Work instructions: Copy every line of the material below word for word.

Records supplied:
+++++

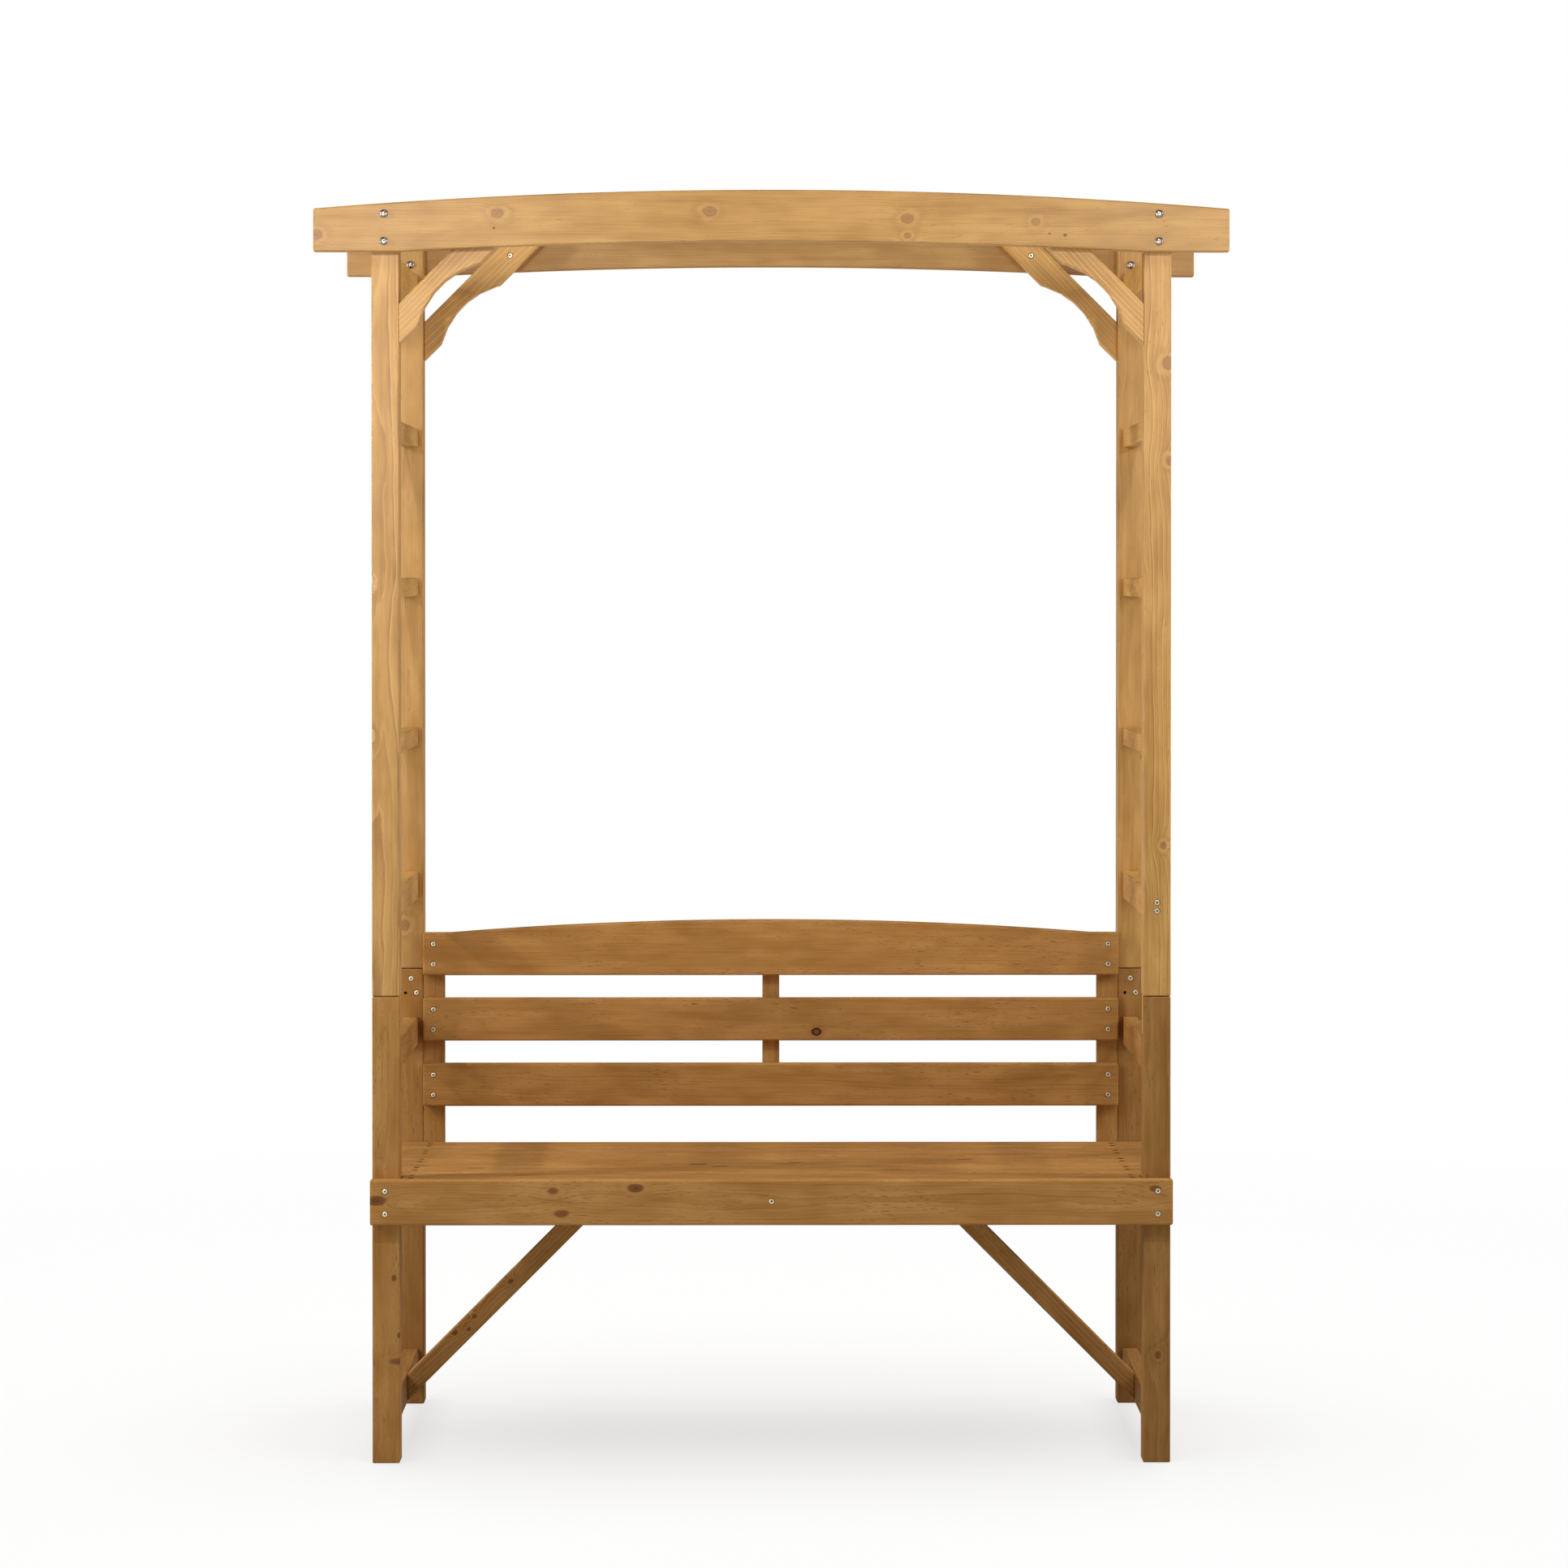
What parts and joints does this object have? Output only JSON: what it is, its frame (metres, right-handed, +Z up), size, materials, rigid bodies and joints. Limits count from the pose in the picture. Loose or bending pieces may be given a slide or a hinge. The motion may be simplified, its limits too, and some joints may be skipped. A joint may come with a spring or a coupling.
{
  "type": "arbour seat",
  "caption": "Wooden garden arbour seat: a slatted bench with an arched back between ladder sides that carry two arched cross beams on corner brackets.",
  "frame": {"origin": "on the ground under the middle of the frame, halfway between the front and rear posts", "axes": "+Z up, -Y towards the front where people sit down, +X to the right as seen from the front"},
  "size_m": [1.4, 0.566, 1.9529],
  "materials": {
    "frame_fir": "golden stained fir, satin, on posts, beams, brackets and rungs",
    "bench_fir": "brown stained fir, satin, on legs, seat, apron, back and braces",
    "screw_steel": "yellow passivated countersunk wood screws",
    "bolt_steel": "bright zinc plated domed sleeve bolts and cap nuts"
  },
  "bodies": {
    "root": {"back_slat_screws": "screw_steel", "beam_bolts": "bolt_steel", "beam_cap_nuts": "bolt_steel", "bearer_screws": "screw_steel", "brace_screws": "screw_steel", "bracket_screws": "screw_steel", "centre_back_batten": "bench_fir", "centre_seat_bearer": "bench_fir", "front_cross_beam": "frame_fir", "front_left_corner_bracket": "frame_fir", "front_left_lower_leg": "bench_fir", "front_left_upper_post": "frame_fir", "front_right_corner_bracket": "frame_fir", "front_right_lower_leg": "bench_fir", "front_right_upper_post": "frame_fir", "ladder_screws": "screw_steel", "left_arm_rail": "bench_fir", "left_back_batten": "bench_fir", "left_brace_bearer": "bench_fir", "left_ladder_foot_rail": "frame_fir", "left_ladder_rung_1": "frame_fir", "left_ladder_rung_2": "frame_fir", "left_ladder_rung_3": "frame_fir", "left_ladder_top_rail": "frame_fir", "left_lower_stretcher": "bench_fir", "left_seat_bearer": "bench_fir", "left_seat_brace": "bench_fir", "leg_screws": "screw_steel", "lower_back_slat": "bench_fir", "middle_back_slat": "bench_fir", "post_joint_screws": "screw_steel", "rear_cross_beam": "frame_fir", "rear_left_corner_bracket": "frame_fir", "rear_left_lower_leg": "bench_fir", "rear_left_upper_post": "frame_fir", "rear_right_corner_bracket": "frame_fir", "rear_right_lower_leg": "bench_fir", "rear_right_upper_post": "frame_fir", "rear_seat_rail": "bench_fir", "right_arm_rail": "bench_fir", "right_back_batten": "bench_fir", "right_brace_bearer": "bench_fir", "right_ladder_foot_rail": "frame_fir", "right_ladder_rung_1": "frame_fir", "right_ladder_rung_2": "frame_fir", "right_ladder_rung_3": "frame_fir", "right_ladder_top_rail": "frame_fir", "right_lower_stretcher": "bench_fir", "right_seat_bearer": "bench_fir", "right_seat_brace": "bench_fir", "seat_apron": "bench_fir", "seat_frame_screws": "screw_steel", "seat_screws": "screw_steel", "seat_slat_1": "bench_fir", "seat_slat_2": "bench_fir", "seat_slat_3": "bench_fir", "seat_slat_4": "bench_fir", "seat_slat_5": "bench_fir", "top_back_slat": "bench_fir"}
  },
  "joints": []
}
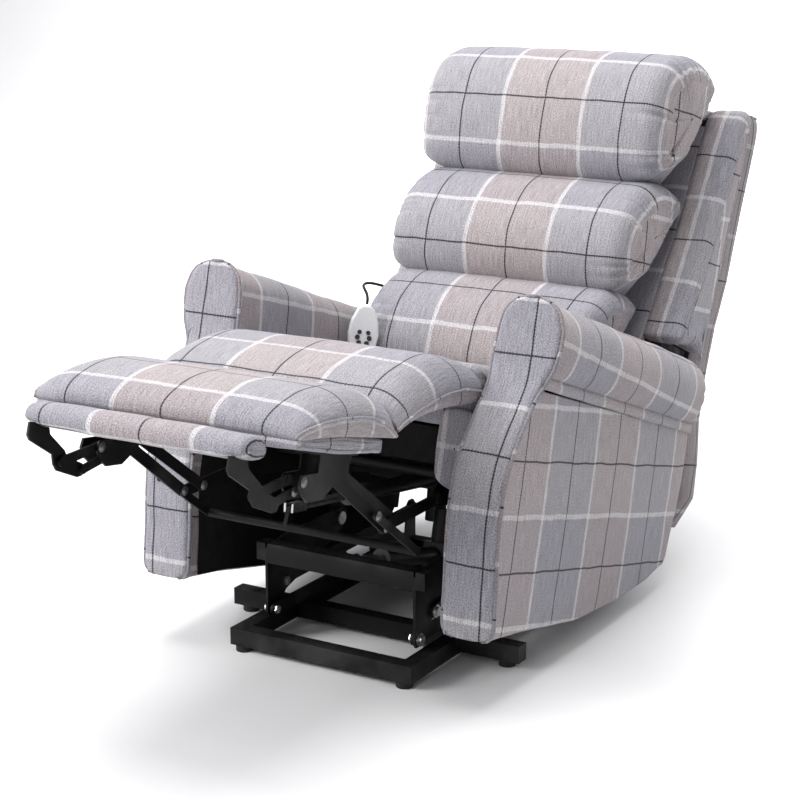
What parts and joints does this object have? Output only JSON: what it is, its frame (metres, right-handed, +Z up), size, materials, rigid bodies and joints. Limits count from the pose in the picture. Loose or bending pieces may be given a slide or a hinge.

+++++

The reply:
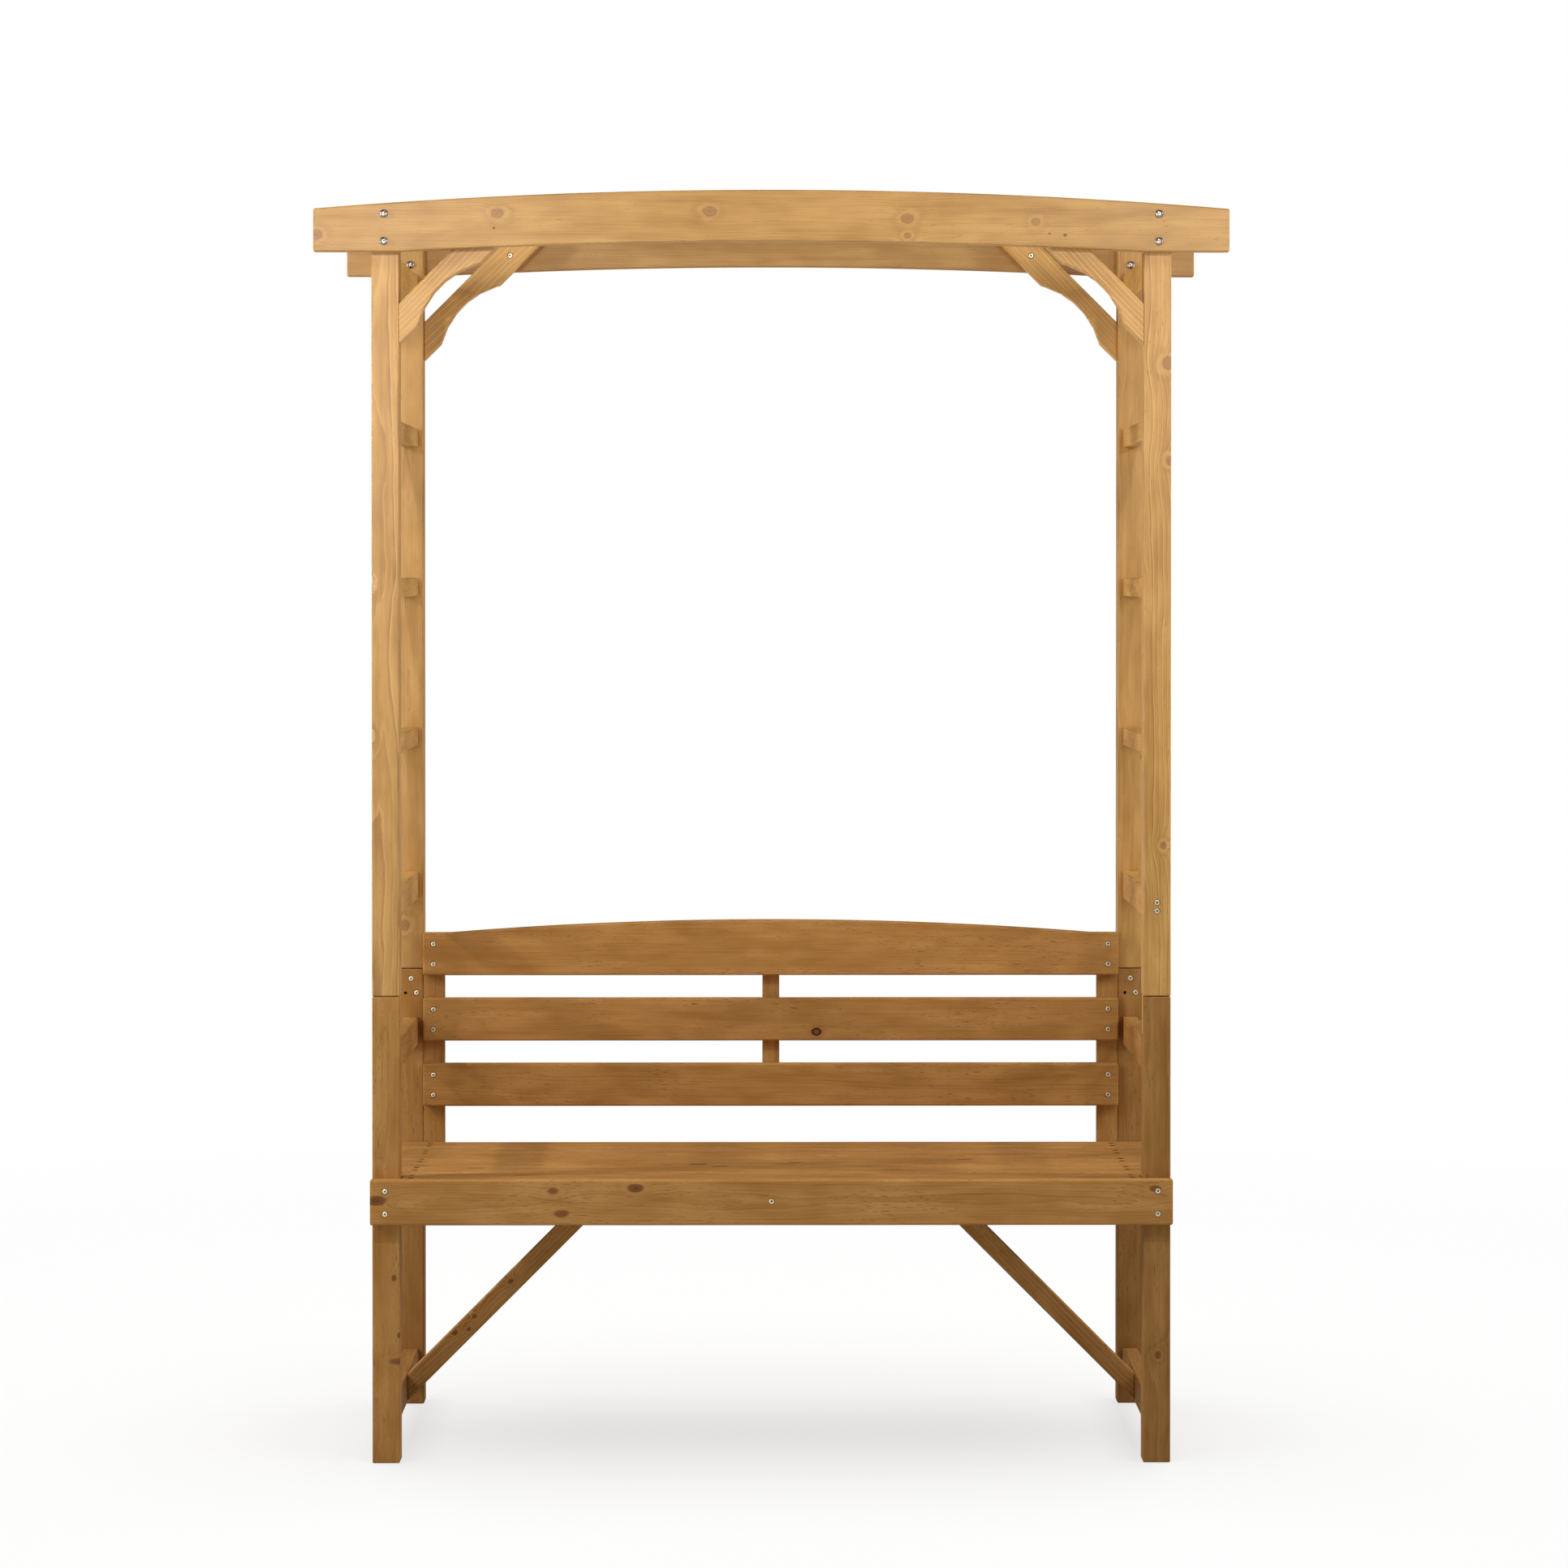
What parts and joints does this object have? Output only JSON: what it is, its frame (metres, right-handed, +Z up), size, materials, rigid bodies and joints. Limits count from the pose in the picture. Loose or bending pieces may be given a slide or a hinge. The motion may be simplified, its limits too, and some joints may be skipped. A joint may come with a spring or a coupling.
{
  "type": "arbour seat",
  "caption": "Wooden garden arbour seat: a slatted bench with an arched back between ladder sides that carry two arched cross beams on corner brackets.",
  "frame": {"origin": "on the ground under the middle of the frame, halfway between the front and rear posts", "axes": "+Z up, -Y towards the front where people sit down, +X to the right as seen from the front"},
  "size_m": [1.4, 0.566, 1.9529],
  "materials": {
    "frame_fir": "golden stained fir, satin, on posts, beams, brackets and rungs",
    "bench_fir": "brown stained fir, satin, on legs, seat, apron, back and braces",
    "screw_steel": "yellow passivated countersunk wood screws",
    "bolt_steel": "bright zinc plated domed sleeve bolts and cap nuts"
  },
  "bodies": {
    "root": {"back_slat_screws": "screw_steel", "beam_bolts": "bolt_steel", "beam_cap_nuts": "bolt_steel", "bearer_screws": "screw_steel", "brace_screws": "screw_steel", "bracket_screws": "screw_steel", "centre_back_batten": "bench_fir", "centre_seat_bearer": "bench_fir", "front_cross_beam": "frame_fir", "front_left_corner_bracket": "frame_fir", "front_left_lower_leg": "bench_fir", "front_left_upper_post": "frame_fir", "front_right_corner_bracket": "frame_fir", "front_right_lower_leg": "bench_fir", "front_right_upper_post": "frame_fir", "ladder_screws": "screw_steel", "left_arm_rail": "bench_fir", "left_back_batten": "bench_fir", "left_brace_bearer": "bench_fir", "left_ladder_foot_rail": "frame_fir", "left_ladder_rung_1": "frame_fir", "left_ladder_rung_2": "frame_fir", "left_ladder_rung_3": "frame_fir", "left_ladder_top_rail": "frame_fir", "left_lower_stretcher": "bench_fir", "left_seat_bearer": "bench_fir", "left_seat_brace": "bench_fir", "leg_screws": "screw_steel", "lower_back_slat": "bench_fir", "middle_back_slat": "bench_fir", "post_joint_screws": "screw_steel", "rear_cross_beam": "frame_fir", "rear_left_corner_bracket": "frame_fir", "rear_left_lower_leg": "bench_fir", "rear_left_upper_post": "frame_fir", "rear_right_corner_bracket": "frame_fir", "rear_right_lower_leg": "bench_fir", "rear_right_upper_post": "frame_fir", "rear_seat_rail": "bench_fir", "right_arm_rail": "bench_fir", "right_back_batten": "bench_fir", "right_brace_bearer": "bench_fir", "right_ladder_foot_rail": "frame_fir", "right_ladder_rung_1": "frame_fir", "right_ladder_rung_2": "frame_fir", "right_ladder_rung_3": "frame_fir", "right_ladder_top_rail": "frame_fir", "right_lower_stretcher": "bench_fir", "right_seat_bearer": "bench_fir", "right_seat_brace": "bench_fir", "seat_apron": "bench_fir", "seat_frame_screws": "screw_steel", "seat_screws": "screw_steel", "seat_slat_1": "bench_fir", "seat_slat_2": "bench_fir", "seat_slat_3": "bench_fir", "seat_slat_4": "bench_fir", "seat_slat_5": "bench_fir", "top_back_slat": "bench_fir"}
  },
  "joints": []
}
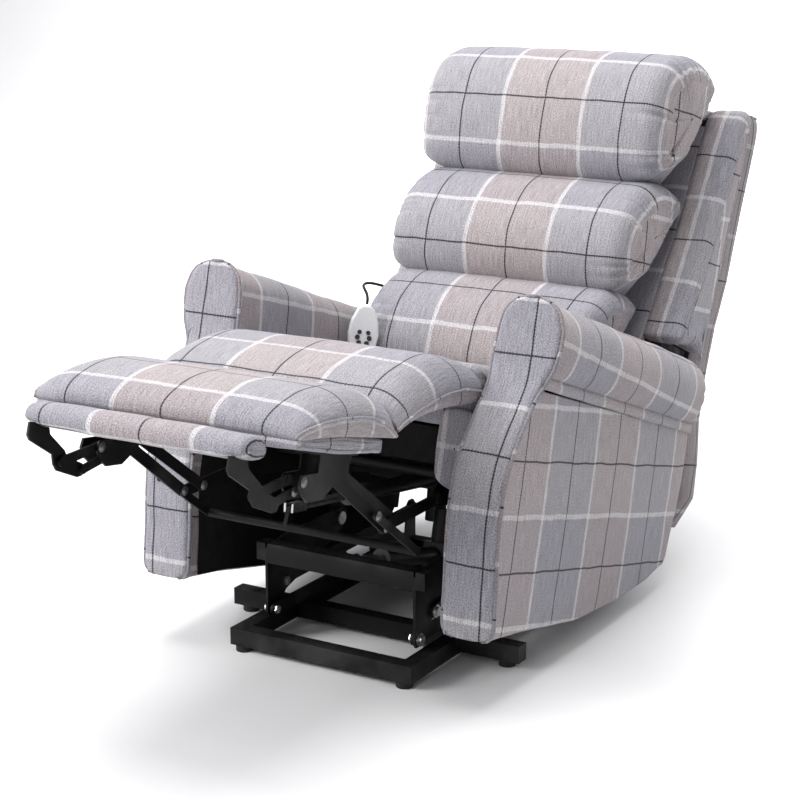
What parts and joints does this object have? Output only JSON: what it is, its frame (metres, right-handed, +Z up), size, materials, rigid bodies and joints. Limits count from the pose in the picture. Loose or bending pieces may be given a slide or a hinge.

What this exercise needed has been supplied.